The result: carriers are protecting their margins while consumers bear the cost. You can’t control market-wide loss ratios, but you can control the choices you make inside your own policy.
Policy Adjustments That Can Immediately Lower Your Rate
A policy audit is the fastest and cheapest first move. It costs nothing, takes under an hour, and often surfaces savings right away.

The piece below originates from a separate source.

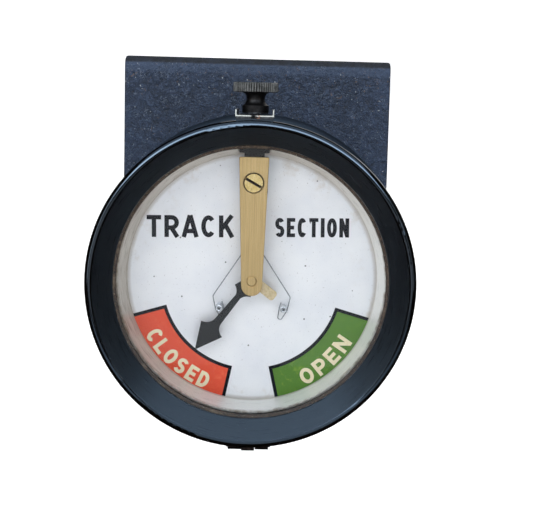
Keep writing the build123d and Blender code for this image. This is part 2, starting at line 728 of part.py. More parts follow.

Review Your Coverage Levels and Deductibles
Your deductible is the amount you pay out of pocket before insurance kicks in on a claim. Raising it, say from $500 to $1,000, typically lowers your premium noticeably. You’re taking on more risk, so the insurer charges less. The trade-off is real: you need to have that deductible amount available if you file a claim, so only raise it to a level you can cover comfortably.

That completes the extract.